In 1757 the artillery Reglement (Regulations) noted: ‘We must seek in the artillery to encourage the men in their duties more through a love of honour and good treatment than through brutality, untimely blows and beatings.’
In addition to these reforms, the Empress, on Liechtenstein’s advice, established institutes (Witwen und Waisen Confraternität) to look after the families of artillerists, especially widows and orphans in Prague, Kolín and Landshut. At the same time Liechtenstein introduced a radical overhaul of ordnance. Anton Feuerstein as head of the Feld Artillerie Corps sought to pare weight down to a minimum by shortening and lightening barrels. Gun carriages also benefited from this practical approach. He established a common axle and just two types of wheel for all artillery pieces. This uniformity meant that spares could be made available in the event of breakdown.
Moreover, each gun was given a number which in turn was painted on every item of equipment down to the mop-cum-rammer to help every soldier identify with his artillery piece, for ‘both officers and men feel their honour is engaged when taking a close interest in the upkeep of their equipment and ammunition. Thus the entire ordnance is most carefully engaged.’

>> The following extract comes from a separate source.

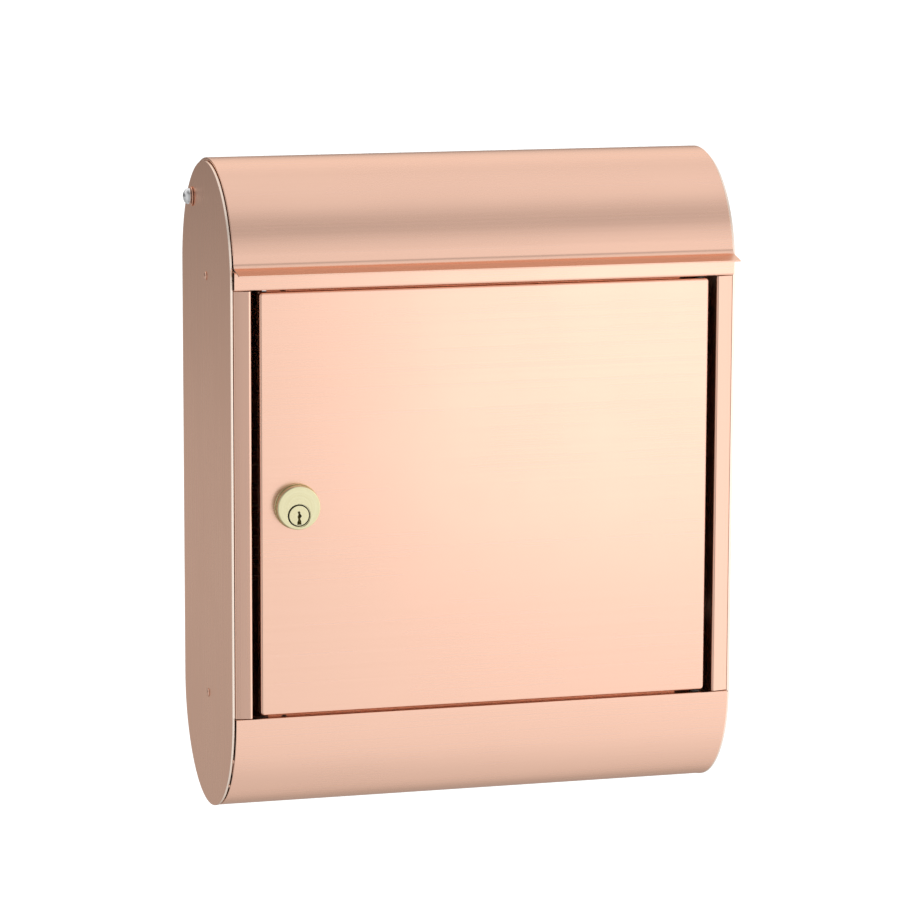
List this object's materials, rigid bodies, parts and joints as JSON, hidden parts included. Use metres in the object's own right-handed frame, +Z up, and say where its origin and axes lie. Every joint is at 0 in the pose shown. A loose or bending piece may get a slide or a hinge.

Above all, to ensure an instantly recognisable and practical appearance the gun carriages and wheels were to be painted in the Imperial colours, schwarzgelb (black and gold, or rather yellow), with the result that this application of oil paint offered ‘much better protection than before against damp and other climatic conditions. In this way ‘the greater durability of the wood repays the cost many times over’. Not even Austrian gunpowder was immune from Liechtenstein’s zealous reforms. Renowned for its combustibility and strength, it was made even more effective when packaged in linen cartridges which were bound together with a sabot.
The linen surface of the cartridge was then painted with a covered paste and finally coated with white oil paint. Thus the powder was compressed tightly together for maximum effect.